Regardless, for travel agencies and travel agents, at the heart of the matter is how we should manage this risk that start-up airlines present. On the one hand, we want to see Lynx Air succeed. On the other hand, we have obligations to our clients to tell them about any risks we are aware of. 

Complicating this further, some of us work in a province where travel is regulated – in Ontario, for instance, with TICO, which has a mandate (in some sense) for consumer protection.

From a travel agency/travel agent perspective, there are a lot of reasons to be wary of selling a start-up airline. If your traveller misses his or her flight, it is unlikely there is another flight you can offer on that start-up airline in a couple of hours. If there is a mechanical issue, it’s unlikely the airline has a spare plane to replace the one in need of a repair.  (And getting those repairs done may just take longer!) 

So, does your traveller simply have to get to his/her destination that day? Can they risk the possibility of a flight cancellation? Were they made aware of these risks? Again, if time is crucial to the traveller, there can be added risk from booking a start-up airline.

I’m not arguing that travel agencies/agents shouldn’t book start-up airlines. I am suggesting that the traveller should be made fully aware of the additional risks involved when booking that start-up airline. I think this is actually an obligation for travel agencies/agents in every province, regulated or not. We owe this to our clients!

Does the Lynx Air failure show that “you should use a travel agent”?  The answer is, not really. It shows, at best, that you should use a good travel agent (or perhaps a good travel agency). 

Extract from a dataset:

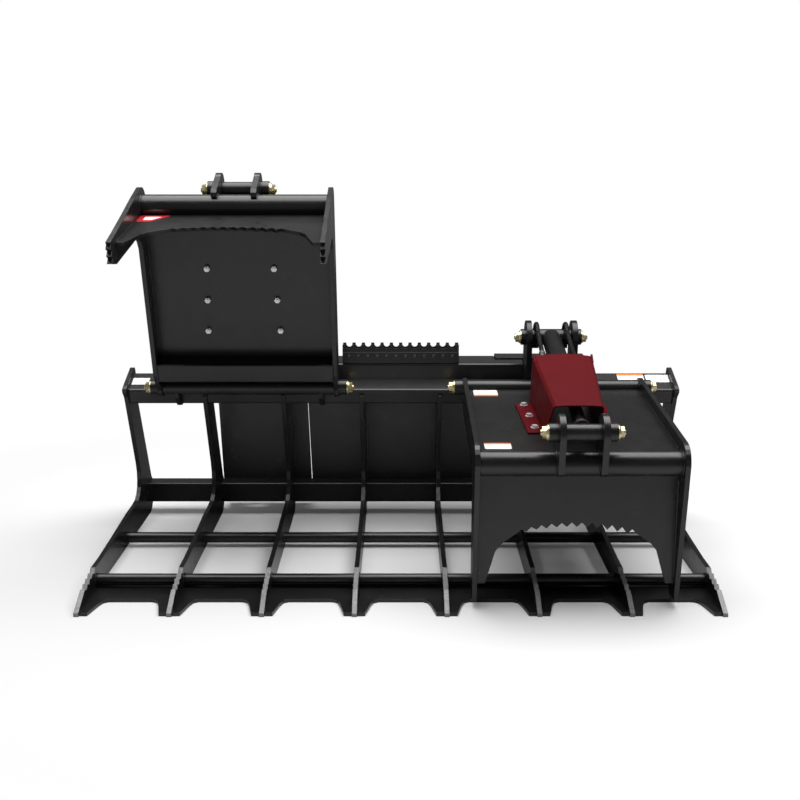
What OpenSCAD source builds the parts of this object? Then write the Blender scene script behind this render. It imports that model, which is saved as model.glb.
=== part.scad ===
// Skeleton grapple with two hydraulic lids, built from named plates, tubes, pins and cylinders.

/* [Frame] */
// Overall width across the outer tines, mm
overall_width = 1676.4; // [1520:0.1:1840]
// Tine plate thickness, mm
tine_t = 12.7; // [9.5:0.1:16]
// Depth of the teeth on the tine tops, mm
saw_h = 11.5; // [5:0.5:14]
// Run of the front face of a tooth on the tine tops, mm
saw_run = 12; // [6:0.5:18]
// Top tube depth, front to back, mm
tube_d = 101.6; // [90:0.1:115]
// Top tube height, mm
tube_h = 50.8; // [45:0.1:60]
// Top tube lean, front edge low, degrees
tube_lean = 21.5; // [15:0.5:26]
// Wall of the frame tubes, mm
tube_wall = 6.35; // [4:0.05:8]
// Lower tube side, mm
low_s = 63.5; // [55:0.1:70]
// Crossbar outer diameter, mm
bar_d = 31.8; // [26:0.1:38]
// Cutting lip thickness, mm
lip_t = 9.5; // [6:0.1:12]
// Cutting lip tooth half width beside a tine, mm
lip_tooth = 27; // [20:0.5:34]
// Flat length of a scallop between two lip teeth, mm
lip_flat = 132; // [100:1:150]

/* [Quick attach] */
// Overall width of the quick attach plates, mm
qa_w = 1172; // [1120:1:1180]
// Quick attach plate thickness, mm
qa_t = 8; // [6:0.5:10]
// Gap between two quick attach plates, mm
qa_gap = 2; // [1.5:0.5:6]
// Lean of the plates' side edges, outwards from foot to top, mm
qa_lean = 16; // [0:1:24]
// Depth of the hooked top flange, mm
qa_hook = 75; // [60:1:90]
// Lock pin slot width, mm
qa_slot_w = 28; // [25:0.5:32]
// Lock pin slot length, mm
qa_slot_l = 46; // [40:1:56]

/* [Step] */
// Step width, mm
step_w = 356; // [330:1:390]
// Step tread depth, mm
step_d = 52; // [40:1:70]
// Pitch of the round notches in the step, mm
notch_pitch = 28.8; // [27:0.1:30]
// Round notch diameter, mm
notch_d = 19; // [14:0.5:22]

/* [Lid] */
// Lid width over its side plates, mm
lid_w = 538; // [510:1:545]
// Middle of a lid from the grapple's centre line, mm
lid_x = 454.3; // [445:0.1:458]
// Lid side plate thickness, mm
side_t = 12.7; // [9.5:0.1:14]
// Lid top plate thickness, mm
lid_t = 6.35; // [5:0.05:8]
// Lid front plate thickness, mm
front_t = 9.5; // [6:0.1:12]
// Lid front pipe outer diameter, mm
pipe_d = 66; // [58:0.5:70]
// Side of the square beam near the lid hinge, mm
beam_s = 57; // [45:0.5:60]
// Pitch of the teeth in the lid's front arch, mm
arch_pitch = 26; // [22:0.5:28]
// Depth of the teeth in the lid's front arch, mm
arch_tooth = 12; // [6:0.5:16]
// Opening angle of a lid, degrees
open_deg = 80; // [70:1:82]

/* [Pins] */
// Pin diameter at the lid hinge and both cylinder ends, mm
pin_d = 25.4; // [22:0.1:28]
// Radial running clearance of a pin, mm
pin_clear = 0.05; // [0.02:0.01:0.1]
// Hinge tube outer diameter, mm
hinge_d = 44.4; // [40:0.1:48]
// Side gap between pieces that turn on each other, mm
side_gap = 0.8; // [0.4:0.1:1.5]
// Length of the boss outside a lid side plate, mm
hinge_boss = 24; // [18:0.5:28]
// Ear plate thickness at both cylinder ends, mm
ear_t = 16; // [12:0.5:18]
// Boss diameter at the cylinder ears, mm
ear_boss_d = 48; // [42:0.5:52]

/* [Cylinder] */
// Cylinder bore, mm
bore_d = 50.8; // [44:0.1:52]
// Barrel outer diameter, mm
barrel_d = 57; // [55:0.1:58]
// Rod diameter, mm
rod_d = 35; // [30:0.1:38]
// Length of the cross tube at the cylinder base, mm
base_w = 119.2; // [110:0.1:124]
// Length of the rod eye tube, mm
eye_w = 90.4; // [84:0.1:100]
// Hose outer diameter, mm
hose_d = 14; // [11:0.5:16]
// Shroud plate thickness, mm
shroud_t = 4.8; // [3:0.1:5]

/* [Hidden] */
$fn = 48;
e = 0.01;
black = [0.09, 0.09, 0.10];
steel = [0.75, 0.75, 0.76];
zinc = [0.80, 0.68, 0.35];
red = [0.42, 0.08, 0.09];
rubber = [0.05, 0.05, 0.05];
// The reference point is on the underside of the cutting lip, on the centre line.
ref_y = 155;
half = overall_width / 2;
inn = half - tine_t;
pitch = (overall_width - tine_t) / 7;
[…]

We can say with hindsight that those agents who took a cautious approach to putting passengers on Lynx are, indeed, looking relatively good here in this instance.

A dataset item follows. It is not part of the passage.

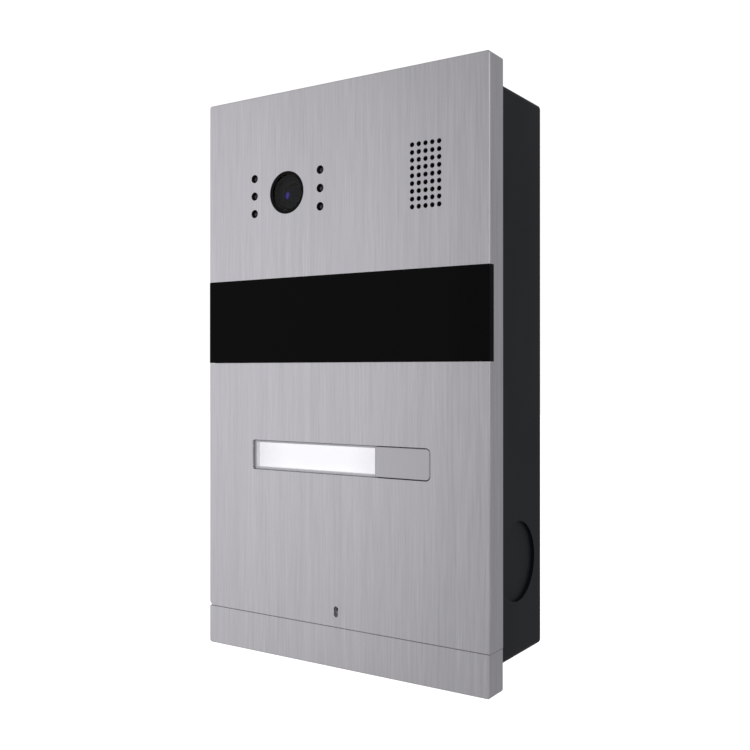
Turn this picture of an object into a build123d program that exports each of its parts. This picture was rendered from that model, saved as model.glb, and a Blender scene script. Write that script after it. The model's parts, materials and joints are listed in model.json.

Some, I see, have suggested the credit card companies should be paying travellers for their lost flights. I’m not really understanding this one.  What did the credit card companies do wrong that they should be responsible for Lynx Air’s failure?  Why should the burden be on them?

In Ontario, TICO may be funding people who lost their money on cancelled Lynx Air flights.  I do not agree with this at all. Lynx paid nothing into TICO’s Compensation Fund – travel agencies did.  Why should the financial burden be on us?  It’s totally unfair and unjust.

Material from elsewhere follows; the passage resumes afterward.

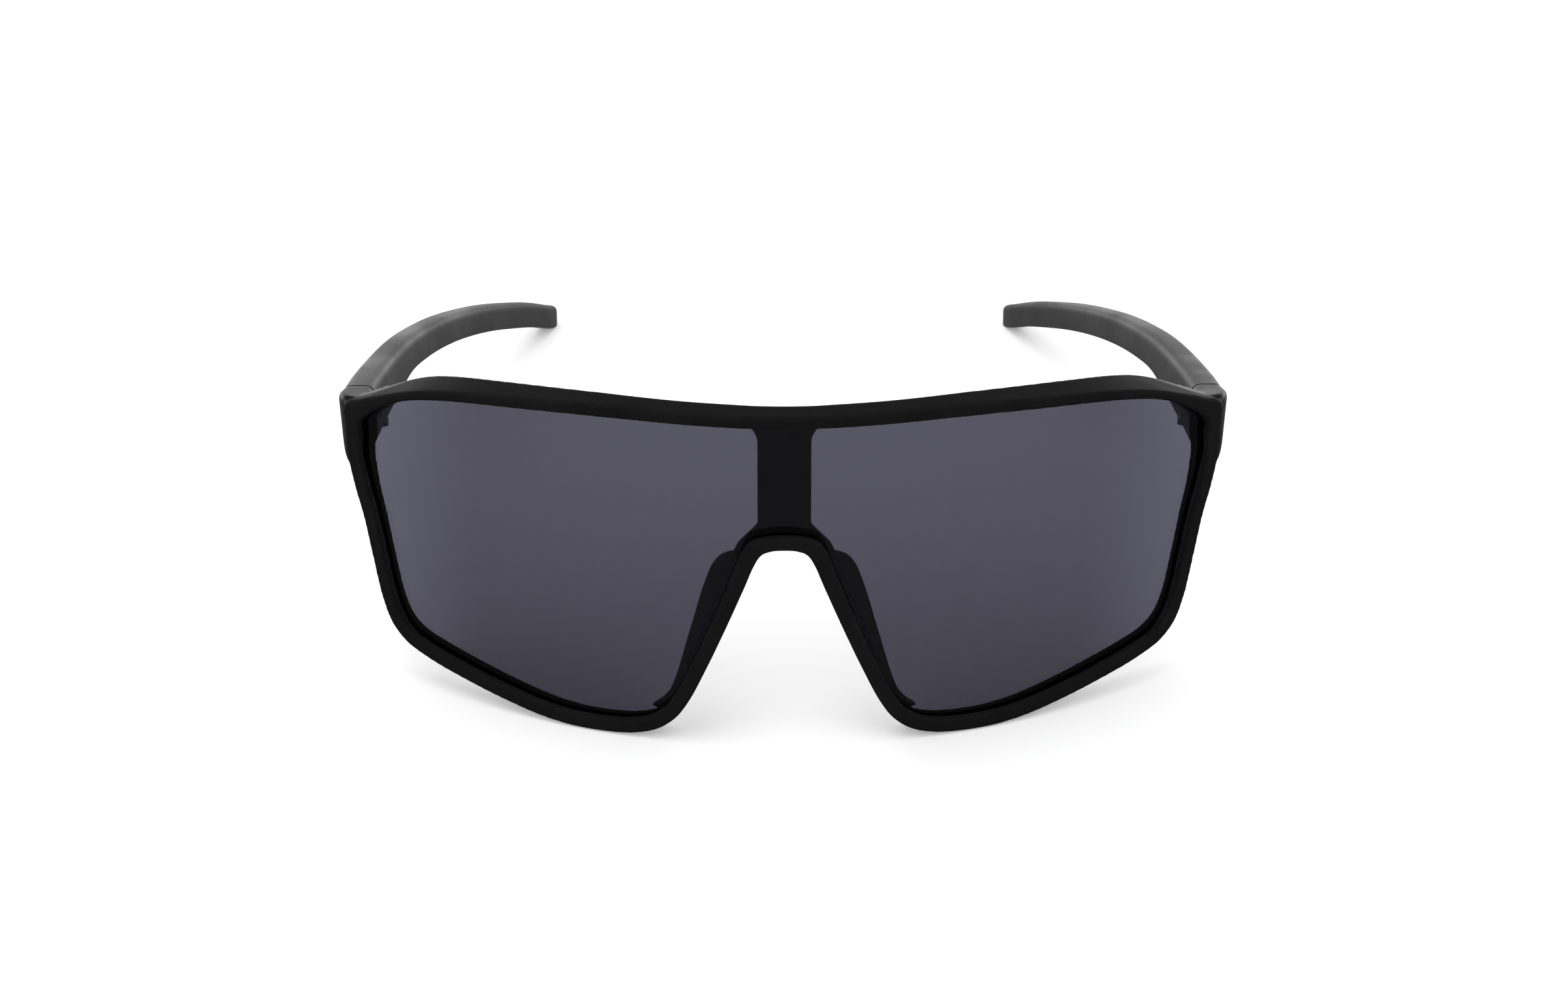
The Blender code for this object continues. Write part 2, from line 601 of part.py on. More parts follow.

I also understand that TICO is looking to move forward and not fund passengers due to airline or cruise line failures in the future.  Whether they fund them or not, the one thing I know is that the source of the funds shouldn’t be from travel agencies. It’s just wrong.

In general, regulating travel agencies does not do very much in achieving consumer protection. There are fine travel agents and travel agencies in non-regulated provinces too, doing just as good a job. Travel agencies and travel agents in Canada do more to protect consumers every week of the year than any regulatory body could ever compete with in a decade. TICO’s financial burden on Ontario travel agencies simply needs to completely stop.

Putting this full circle, travel agencies/agents want airline competition. Bad things happen to us when there isn’t airline competition. I’ve been around long enough to have experienced this. But our obligation is, and always will be, to our clients.  We are obliged to let them know the details and risks of what they are booking.

And lastly, should your client knowingly want to take the risks of booking with a start-up airline (because you’ve advised them), the burden for the impact in case of cancellation or failure should be on them and them alone. They knowingly accepted the risks. 

And, as such, they should live with the consequences, however unwanted. 

In accepting the lower fare and the possible risks, they are accepting the burden of those possible negative consequences.

Jeff Verman is CEO of Plus Travel Group.